Imagine waiting for years and years to be handed your keys, sometimes protesting, adding your name to list upon list, city council visits and repeatedly voting for a government that keeps promising you a better tomorrow.

Then, after twenty something years, after a few brown envelopes exchanged, you get the keys to the shoddiest of houses, yours to turn into a home.

From what I saw from the RDP house I was in last week, as long as your definition of a home is a wall riddled with cracks, doors that are ill-fitted and darkness as most of these houses lack electricity, then I guess you’re in luck.

I remember when the ANC went after the DA for the toilet saga in the Western Cape, forgetting to look in the mirror.

The ANC can accuse the DA of racism, selective service delivery and meeting only the needs of the elite, but they forget they are delivering on houses at a very slow pace and they are delivering houses of questionable standards in townships with no infrastructure.
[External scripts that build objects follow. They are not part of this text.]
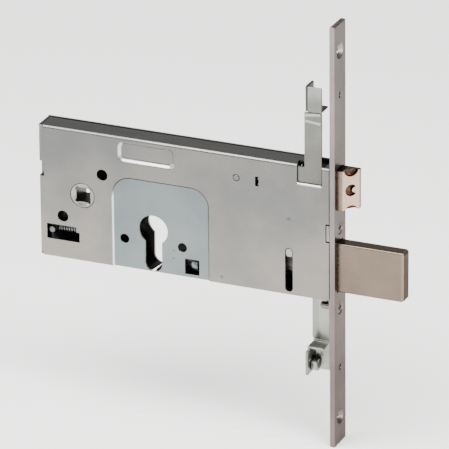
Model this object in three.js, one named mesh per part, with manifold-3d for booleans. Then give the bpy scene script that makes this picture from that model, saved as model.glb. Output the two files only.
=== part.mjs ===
// Mortise lock for a euro-profile cylinder and an 8 mm spindle, with a deadbolt, a sprung latch
// and two slides that drive rods to the top and the bottom of the door.
// Millimetres. Origin at the centre of the forend's outer face, +X out of the forend in the
// direction of throw, +Z up the door, -Y towards the side of the case that carries the cover.
// The deadbolt is thrown, the rods are extended and the latch is out.

import * as THREE from 'three';
import { mergeVertices } from 'three/addons/utils/BufferGeometryUtils.js';
import Module from 'manifold-3d';

const wasm = await Module();
wasm.setup();

// ---------------------------------------------------------------- driving dimensions

// clearances
const GAP = 0.3;                // between pieces that lie on each other
const SLIP = 0.4;               // round a piece that slides in a guide

// sheets and layers, front to back
const COVER_SHEET = 1.2;
const SLIDE_SHEET = 1.2;
const BOLT_THICKNESS = 8;
const BOLT_SIDE_PLAY = 0.7;     // spare depth beside the bolt
const BACK_SHEET = 1.5;
const TAIL_SHEET = 3;           // bolt tail, draw bar and large gear

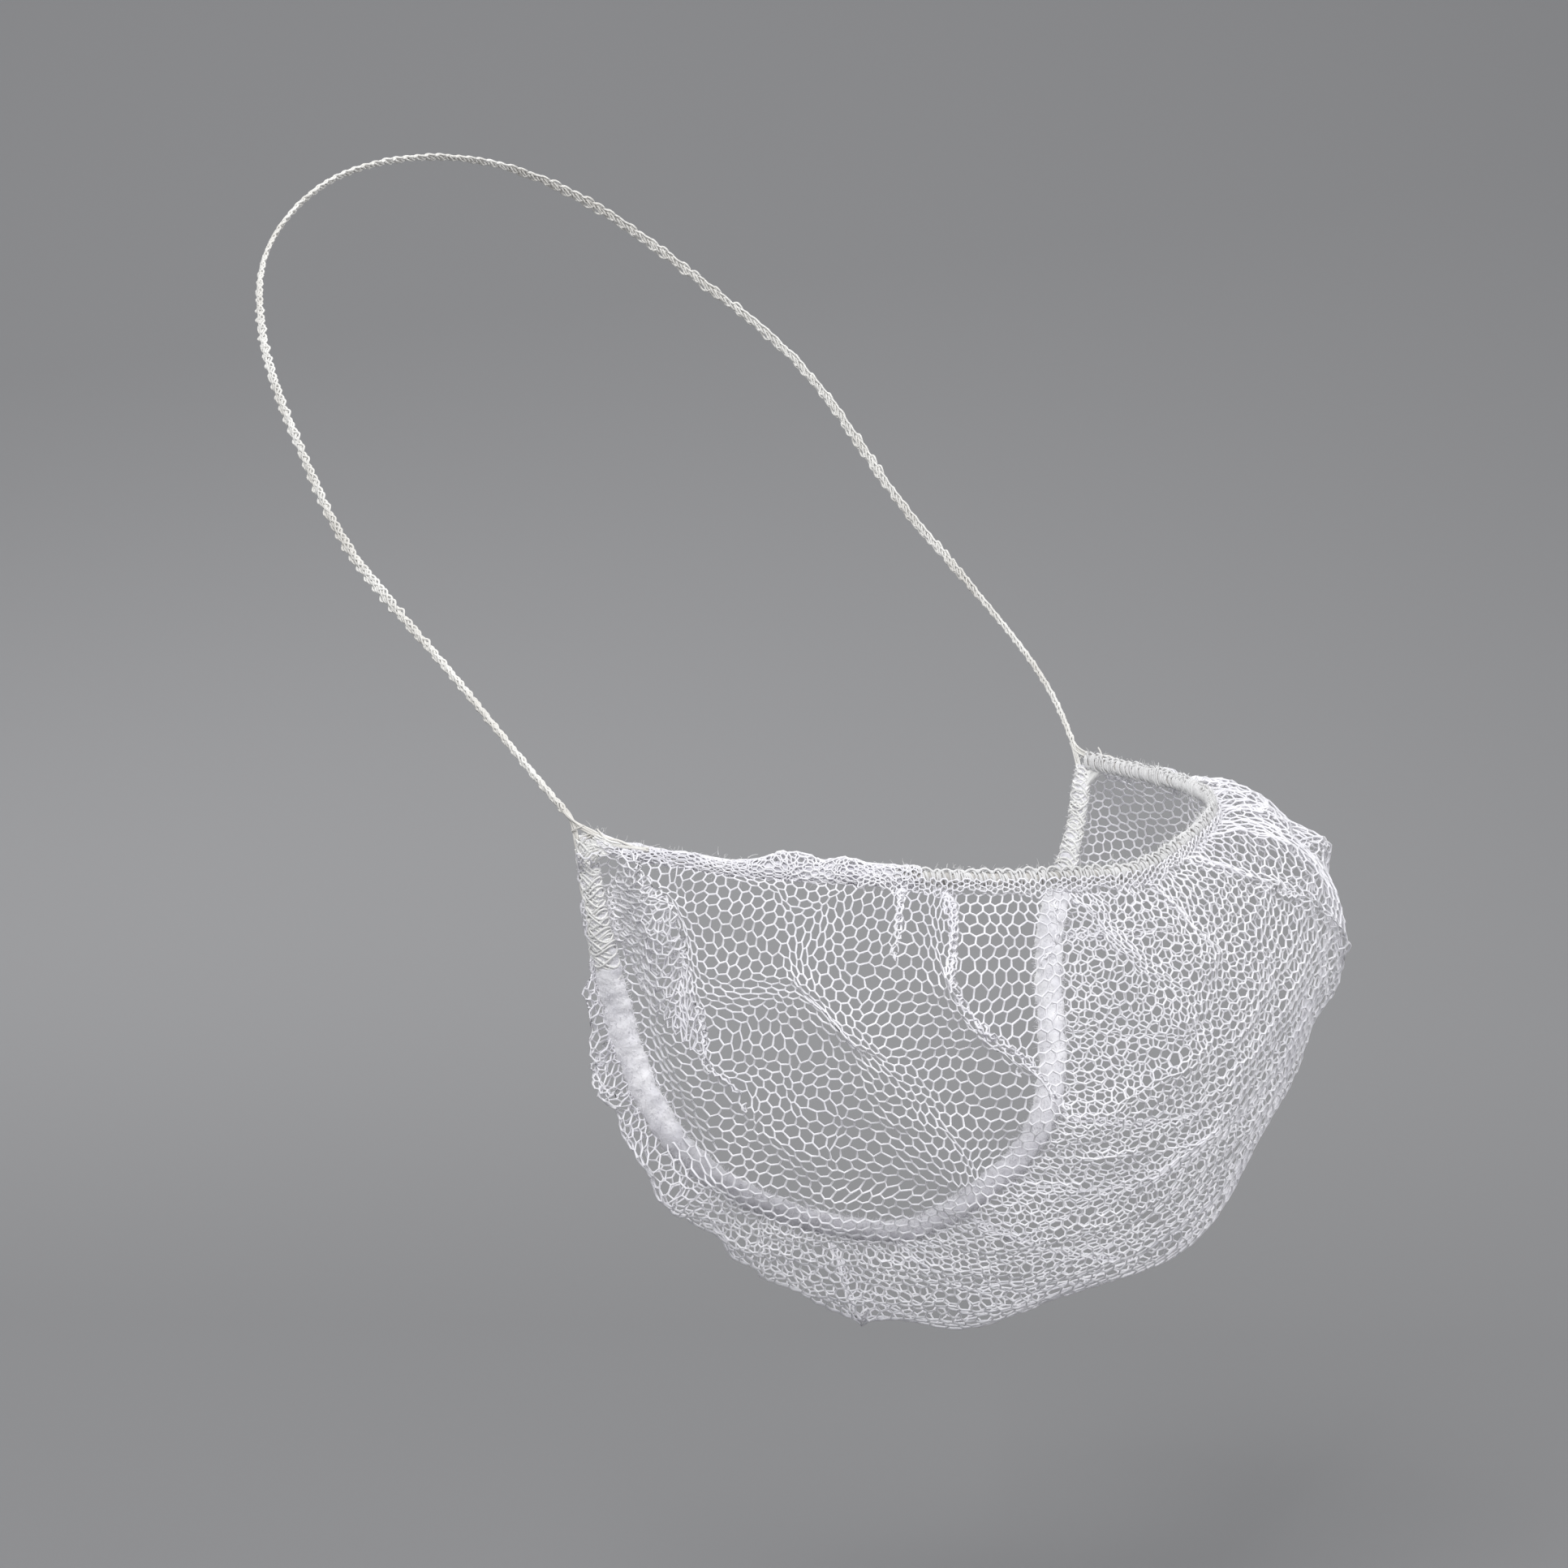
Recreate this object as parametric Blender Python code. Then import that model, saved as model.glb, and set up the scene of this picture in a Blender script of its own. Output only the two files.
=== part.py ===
"""Beard cover in its worn form: a net pouch on a top hem and a chin band, held by an elastic head strap.

Lengths are in metres. The wearer faces -Y, the wearer's left is +X and up is +Z. The origin is the
place where the middle of the strap sits at the back of the crown.
"""

from collections import namedtuple
from math import cos, pi, sin

import bmesh
import bpy
import numpy as np

# The corners where strap, hem and band meet, seen from the strap's seat on the crown
CORNER_HALF = 0.067
CORNER_REACH = 0.1175
CORNER_DROP = 0.119

# The hem under the nose, seen from the corners
HEM_REACH = 0.071
HEM_SAG = 0.0065
HEM_HEIGHT = 0.0046
HEM_THICK = 0.002

# The band round the jaw and under the chin, seen from the corners
BAND_REACH = 0.0165
BAND_DROP = 0.081
BAND_WIDTH = 0.005
BAND_THICK = 0.003

# The strap, and how far strap, hem and band stop short of the point of the corner
STRAP_DIAMETER = 0.0022
STRAP_END = 0.007
FAN_REACH = 0.006

# The net
NET_WALL = 0.001
NET_REACH = 0.060
FOLD_DEPTH = 0.0035
FOLD_WIDTH = 0.009

# The gap that parts sewn to each other keep
CLEARANCE = 0.0003

# The ways in which the hem's height and the band's width lie
UPWARD = np.array([0.0, 0.0, 1.0])
FORWARD = np.array([0.0, -0.98, 0.2])

# How finely the shapes are cut
CURVE_STEPS = 40
HEM_STEPS = 44
BAND_STEPS = 44
SECTION_SIDES = 8
STRAP_STEPS = 78
NET_ACROSS = 64
NET_DOWN = 32
SLOPE_STEP = 0.001

Place = namedtuple("Place", "side forward rise")
Handle = namedtuple("Handle", "at top_side top_forward top_rise low_side low_forward low_rise")
Fold = namedtuple("Fold", "at down to_at to_down width depth")

# Hem line from the right corner to the left one: shares of CORNER_HALF, HEM_REACH and HEM_SAG
HEM_LINE = (
    Place(-1.00, 0.00, 0.00),
    Place(-0.94, 0.18, -0.28),
    Place(-0.84, 0.37, -0.52),
    Place(-0.68, 0.54, -0.74),
    Place(-0.53, 0.72, -0.88),
    Place(-0.36, 0.87, -0.97),
    Place(-0.17, 0.96, -1.00),
    Place(0.02, 1.00, -0.98),
    Place(0.22, 0.97, -0.60),
    Place(0.48, 0.87, -0.15),
    Place(0.72, 0.66, 0.00),
    Place(0.90, 0.35, 0.00),
    Place(1.00, 0.00, 0.00),
)

# Band line from the corner to the middle under the chin: shares of CORNER_HALF, BAND_REACH and BAND_DROP
BAND_LINE = (
    Place(1.00, 0.00, 0.00),
    Place(0.955, 0.00, -0.19),
    Place(0.88, -0.06, -0.39),
    Place(0.75, 0.44, -0.73),
    Place(0.52, 0.88, -0.88),
    Place(0.26, 0.99, -0.96),
    Place(0.00, 1.02, -1.00),
)

# Strap line from the corner to the crown: shares of CORNER_HALF, CORNER_REACH and CORNER_DROP
STRAP_LINE = (
    Place(1.000, 1.000, -1.000),
    Place(1.060, 0.906, -0.901),
    Place(1.090, 0.749, -0.771),
    Place(1.104, 0.600, -0.662),
    Place(1.104, 0.519, -0.597),
    Place(1.080, 0.391, -0.458),
    Place(1.015, 0.264, -0.328),
    Place(0.910, 0.165, -0.240),
    Place(0.790, 0.092, -0.165),
    Place(0.567, 0.030, -0.076),
    Place(0.400, 0.006, -0.035),
    Place(0.000, 0.000, 0.000),
)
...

Tshepisong is an RDP settlement that, even after 10 years, still has no proper roads and endless electricity supply issues. But when officials converse in the corridors of power, they probably reason “they wanted houses, we gave them houses. Now they want roads. They are so ungrateful”.

These public servants then get into their German cars and are escorted by blue lights to their plush estate homes. The truth is, this is an ANC problem.

It is the ANC-led government that gave out these tenders, the same government that accepted this poor workmanship and the same government that promised people quality housing. They failed on all accounts.